Subtitled ‘A Chess Grandmaster on the Game of Life’, this is a chess publication like no other. To draw comparisons I would have to wander into other fields which is hardly the idea hereabouts and beyond my experience anyway. Having spent about seven or eight hours with this remarkable tome what follows is more of a reaction than a deadpan review.

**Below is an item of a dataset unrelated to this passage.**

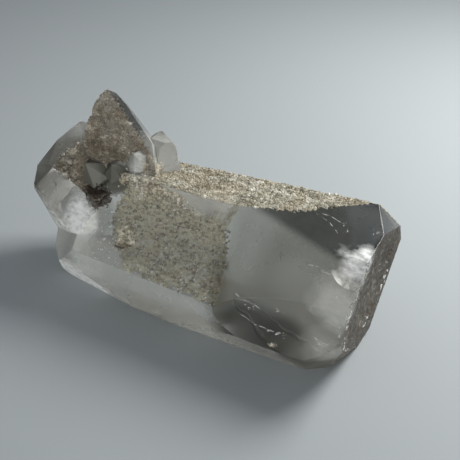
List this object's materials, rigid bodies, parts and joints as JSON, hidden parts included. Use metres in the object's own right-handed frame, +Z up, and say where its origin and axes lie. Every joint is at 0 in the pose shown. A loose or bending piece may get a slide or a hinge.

When I bought my copy in Waterstone’s in Reading the lady said it was not shelved with other chess books and I am not surprised. It merits its own glass case as this is special but not to my taste. How the sales will pan out I have no idea. I imagine quite well as with ‘The Rookie’ by Stephen Moss, also a Bloomsbury. Moss’s book was an outsider’s view looking inwards. Rowson writes as an insider yet jumps (outside!) around seemingly not getting over himself. International travel, tournament success, marriage, maturity and great academic success have failed to bring him the answers he seemingly requires, the reader will bleed with him. His pain is now ours.

In a closing chapter, putting flesh on very intricate bones, he gives 19 annotated games. No diagrams that I spotted but should that matter? Here is philosophy offered in scholarly form, a life journey, as all the best autobiographies try to be. But I just was not entertained or instructed. It did, however, tell me all about this chess master.

The author is a largely retired Scottish Grandmaster.